Cheltenham non-runners follow recurring patterns beyond individual yard crises. Going changes in the final week are the most common trigger. Prestbury Park sits in a valley that can drain slowly after heavy rain, and the going description can shift between Monday’s inspection and Tuesday’s opening race. Trainers with horses that need specific ground — particularly those from Irish yards that have travelled for the meeting — will scratch if the going does not suit. The midweek races on Wednesday and Thursday tend to produce more non-runners than Tuesday’s card, because trainers have seen the actual ground conditions on day one and adjusted their plans accordingly.
Irish-trained runners are disproportionately represented in Cheltenham non-runner lists. The logistics of transporting horses across the Irish Sea add an extra layer of risk. A horse that travels poorly, scopes badly on arrival, or shows signs of stress after the journey may be withdrawn even though it was perfectly healthy at home. The cross-border dimension is unique to Cheltenham and the Aintree festival — no other meeting in the British calendar involves such a volume of horses travelling from a separate jurisdiction. For bettors, an Irish-trained entry at Cheltenham carries a marginally higher non-runner probability than a British-trained equivalent, and that factor is worth weighing when choosing between NRNB protection and best available price.

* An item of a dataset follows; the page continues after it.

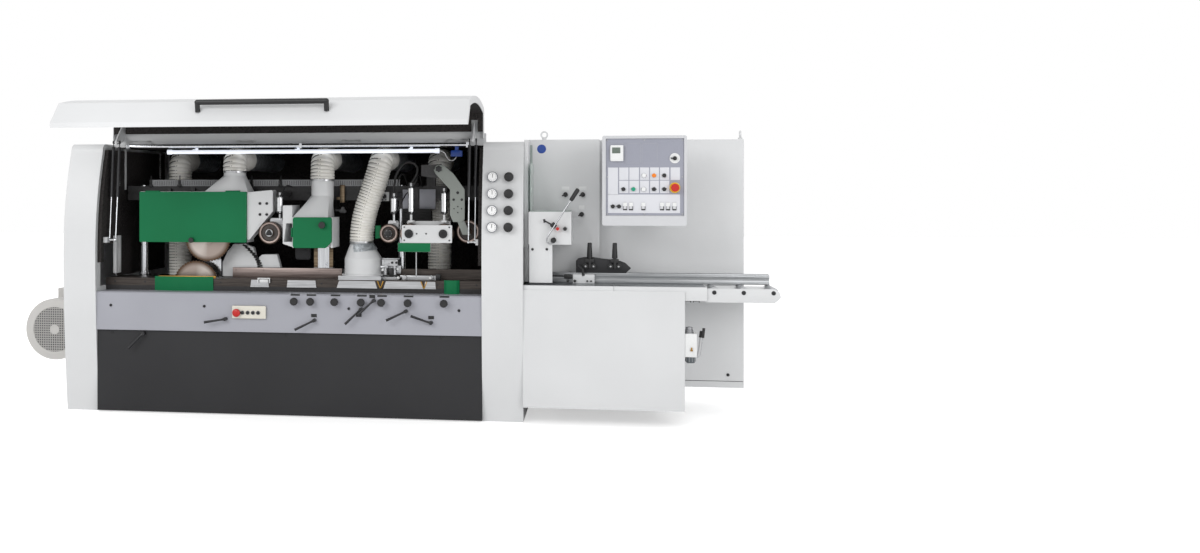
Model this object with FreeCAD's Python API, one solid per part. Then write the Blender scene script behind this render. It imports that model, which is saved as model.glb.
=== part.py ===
import FreeCAD, Part
import math
import os
from FreeCAD import Vector

# Four sided moulder with its guard hood raised. Millimetres, +Z up, the operator looks along +Y.
# The origin is on the floor, under the middle of the main body.
# A "depth" is how far a point lies behind the flat front of the lower panels.

# Main body
BODY_WIDTH = 3010.0
BODY_DEPTH = 1320.0
BODY_HEIGHT = 1755.0
BULGE = 20.0
BULGE_HEIGHT = 1035.0
FOOT_SETBACK = 45.0
CROWN_SETBACK = 118.0
CROWN_RADIUS = 55.0
LEFT_COLUMN = 220.0
RIGHT_COLUMN = 256.0
SHEET = 4.0
FOAM = 25.0
FIT = 0.05
REST_GAP = 0.3

# Heights of the table and the panels below it
TABLE_TOP = 867.0
CUT_DEPTH = 9.0
TABLE_THICKNESS = 50.0
FENCE_HEIGHT = 65.0
LEDGE_HEIGHT = 786.0
LEDGE_DEPTH = 150.0
APRON_BOTTOM = 537.0
FENCE_DEPTH = 300.0
FENCE_THICKNESS = 22.0
FEED_TUNNEL_HEIGHT = 225.0

# Raised guard hood, drawn shut and then turned up about its hinge
HOOD_SWING = 83.0
HINGE_DEPTH = 280.0
HINGE_HEIGHT = BODY_HEIGHT + 10
HOOD_SIDE_GAP = 12.0
HOOD_SHEET = 4.0
HOOD_FOAM = 32.0
HOOD_RIM = 42.0

# Gas struts of the hood
STRUT_FOOT_DEPTH = 85.0
STRUT_FOOT_HEIGHT = 1120.0
STRUT_HEAD_DEPTH = HINGE_DEPTH - 125
STRUT_HEAD_HEIGHT = HINGE_HEIGHT + 3
STRUT_SPACING = 42.0
STRUT_CYLINDER_RADIUS = 11.0
STRUT_ROD_RADIUS = 5.0
STRUT_ROD_SHOWN = 285.0
STRUT_STROKE = 102.0
STRUT_SEAL = 12.0
STRUT_NECK = 33.0
STRUT_PIN_RADIUS = 5.0
STRUT_EYE_RADIUS = 11.0
STRUT_EYE_THICKNESS = 8.0
HINGE_PIN_RADIUS = 7.0
KNUCKLE_RADIUS = 12.0
KNUCKLE_LENGTH = 60.0
KNUCKLE_X = (-1080.0, -360.0, 360.0, 1060.0)

# Dust extraction
HOSE_RADIUS = 80.0
HOSE_VALLEY = 76.0
HOSE_BORE = 72.0
SPIGOT_RADIUS = 75.0
DUCT_RADIUS = 73.5
DUCT_HEIGHT = BODY_HEIGHT - 99
DUCT_FRONT_DEPTH = 520.0
SPIGOT_OUT = 60.0
SPIGOT_STANDOFF = 4.0

# Feed beam and its pressure units
BEAM_DEPTH = 400.0
BEAM_THICKNESS = 85.0
BEAM_BOTTOM = 1381.0
BEAM_HEIGHT = 96.0
FEED_SHAFT_HEIGHT = 1170.0
FEED_ROLLER_RADIUS = 73.0
MIDDLE_ROLLER_RADIUS = 60.0
CARRIER_ROLLER_RADIUS = 64.0
ROLLER_FRONT_DEPTH = 136.0
ROLLER_WIDTH = 62.0
AXLE_RADIUS = 15.0
CYLINDER_RADIUS = 20.0
PISTON_ROD_RADIUS = 8.0
CYLINDER_DEPTH = 172.0

# Spindles
SAW_RADIUS = 157.0
SAW_THICKNESS = 4.0
SAW_TEETH = 48
UPPER_SAW_X = -604.0
UPPER_SAW_HEIGHT = 1130.0
LOWER_SAW_X = -697.0
LOWER_SAW_HEIGHT = 821.0
UPPER_SAW_DEPTH = 228.0
LOWER_SAW_DEPTH = 258.0
SPINDLE_RADIUS = 20.0
CUTTER_X = 138.0
CUTTER_HEIGHT = 1150.0
CUTTER_RADIUS = 62.0

# Infeed side
INFEED_END = 2488.0
INFEED_TABLE_END = 2578.0
EXTENSION_END = 3060.0
EXTENSION_ROLLER_RADIUS = 32.0
EXTENSION_ROLLER_PITCH = 174.5
INFEED_PANEL_BOTTOM = 100.0
HOUSING_DEPTH = 340.0
HOUSING_END = 1975.0
CABINET_DEPTH = 450.0
CABINET_END = 2890.0
CABINET_BOTTOM = 180.0
CABINET_TOP = BODY_HEIGHT + 20

# Values worked out from the ones above
FACE = BULGE - BODY_DEPTH / 2
REAR = BODY_DEPTH / 2
LEFT_OUT = -BODY_WIDTH / 2
LEFT_IN = LEFT_OUT + LEFT_COLUMN
RIGHT_OUT = BODY_WIDTH / 2
RIGHT_IN = RIGHT_OUT - RIGHT_COLUMN
TUNNEL_TOP = TABLE_TOP + FEED_TUNNEL_HEIGHT
TABLE_BOTTOM = TABLE_TOP - TABLE_THICKNESS
INFEED_TOP = TABLE_TOP - CUT_DEPTH
INFEED_BOTTOM = INFEED_TOP - 28
BED_FRONT = 60.0
HINGE = Vector(0, FACE + HINGE_DEPTH, HINGE_HEIGHT)
X_AXIS = Vector(1, 0, 0)
Y_AXIS = Vector(0, 1, 0)
Z_AXIS = Vector(0, 0, 1)

# Places of the gas struts
STRUT_LEFT_X = (LEFT_IN + FOAM + 28, LEFT_IN + FOAM + 28 + STRUT_SPACING)
STRUT_RIGHT_X = (RIGHT_IN - FOAM - 26, RIGHT_IN - FOAM - 26 - STRUT_SPACING)

# Bed and panels
BED_WALL = 20.0
PANEL_SKIN = 5.0

# Guide rods, pillars and rail
GUIDE_ROD_RADIUS = 28.0
GUIDE_ROD_X = (-1136.0, 668.0)
GUIDE_ROD_DEPTH = BEAM_DEPTH + 50
PILLAR_FRONT = FENCE_DEPTH + FENCE_THICKNESS + 4
PILLAR_BACK = BEAM_DEPTH - 12
RAIL_RADIUS = 14.0

# Hoods, funnels and hoses
FUNNEL_WALL = 3.0
SAW_HOOD_LEFT = -1050.0
SAW_HOOD_RIGHT = -316.0
SAW_HOOD_BOTTOM = 1105.0
SAW_HOOD_TOP = 1440.0
SAW_HOOD_FRONT = 170.0
SAW_GUARD_FRONT = 150.0
SAW_SIDE_RIGHT = -143.0
SAW_FENCE_X = -455.0
SAW_DUCT_X = -430.0
SAW_NECK_HEIGHT = 1545.0
CUTTER_GUARD_X = (9.0, 265.0)
CUTTER_GUARD_Z = (1074.0, 1273.0)
CUTTER_DUCT_X = 168.0
CUTTER_NECK_HEIGHT = 1520.0
NECK_DEPTH = 272.0
BACK_HOSE_X = (-926.0, 905.0)
BACK_HOSE_DEPTH = 590.0
SIDE_HOSE_X = 563.0
HOSE_X = (SAW_DUCT_X, CUTTER_DUCT_X, SIDE_HOSE_X) + BACK_HOSE_X
CUTTER_HOOD_X = 439.0
CUTTER_HOOD_DEPTH = 290.0
CUTTER_HOOD_RADIUS = 123.0
CUTTER_HOOD_FLANGE = 140.0
HOOD_BASE = 26.0
KNOB_X = (53.0, 159.0, 316.0, 487.0, 617.0, 786.0, 1014.0)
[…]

NRNB at Cheltenham — Which Bookmakers Cover All 28 Races
Non-Runner No Bet offers are the bookmaker’s response to the non-runner risk at Cheltenham, and the coverage varies significantly between firms. For the 2026 Festival, the market splits into two tiers: bookmakers that cover all twenty-eight races and those that cover only the five Championship events (Champion Hurdle, Queen Mother Champion Chase, Stayers’ Hurdle, Ryanair Chase, and Gold Cup).
In the all-twenty-eight group for 2026: bet365, William Hill, Paddy Power, Sky Bet, and Betfair Sportsbook all offer NRNB across the full card. William Hill set the precedent in 2025 by becoming the first major firm to extend NRNB to every Cheltenham race. The others followed for 2026, recognising that full-card coverage had become a competitive requirement rather than a differentiator.
In the Championship-only group: Betfred, Boylesports, Ladbrokes, and Coral cover NRNB on the five headline races but not on the supporting card. This means that if you back a horse in the Coral Cup, the Triumph Hurdle, or the County Hurdle with one of these bookmakers, a non-runner does not trigger a stake refund — standard Rule 4 or void rules apply instead. The distinction matters most for punters who bet across the full card rather than cherry-picking the big races.
The terms attached to NRNB offers vary. Some bookmakers require an opt-in before placing the bet. Others apply NRNB automatically to qualifying races. Minimum odds thresholds may apply — typically a floor of 4/1 or 3/1, below which the NRNB offer is excluded. Check the specific terms on the bookmaker’s promotions page before placing, because a stake-refund expectation that does not match the terms is worse than no expectation at all.
Cheltenham Betting After Non-Runners — Adjusting Your Card
When a non-runner is announced at Cheltenham, the market moves fast. The exchange reprices within seconds, and bookmakers follow within minutes. If you are holding a bet on a race where a fancied horse has been withdrawn, the first question is whether the non-runner improves or worsens your selection’s chances. In a Championship race, the removal of the favourite can open the race up — but it can also flatten the pace, turning a truly-run contest into a tactical crawl that does not suit your horse’s style.
The second question is whether you have NRNB protection. If your bookmaker covers the race under NRNB and your selection is the withdrawn horse, your stake returns automatically. If another horse in the race is withdrawn, NRNB does not apply — standard Rule 4 governs the deduction on your surviving bet. NRNB protects against your horse being scratched, not against the market distortion caused by other withdrawals.
Timing matters more at Cheltenham than at any other meeting. The four-day structure means that Tuesday’s non-runners can signal problems that will affect the rest of the week. If a yard withdraws two horses on day one due to illness, there is a reasonable chance that further horses from the same stable will follow on days two, three, and four. Tracking the pattern — which yards are pulling horses and why — gives you a lead on Wednesday and Thursday markets before the official non-runner announcements appear.
For punters betting across the full four-day card, the practical approach is to split your bets between a bookmaker offering all-twenty-eight NRNB (for races where non-runner risk is highest — typically handicaps with large fields and uncertain ground) and the best available price (for Championship races where your main selection is unlikely to be withdrawn). It is also worth holding back a portion of your Cheltenham budget for the later days. By Thursday, the going is settled, the yard withdrawals are largely complete, and the fields you are betting into are closer to their final form. The punter who blows the entire budget on ante-post bets in January has four months of non-runner risk to absorb. The punter who keeps powder dry for Gold Cup day is betting on what is actually going to run.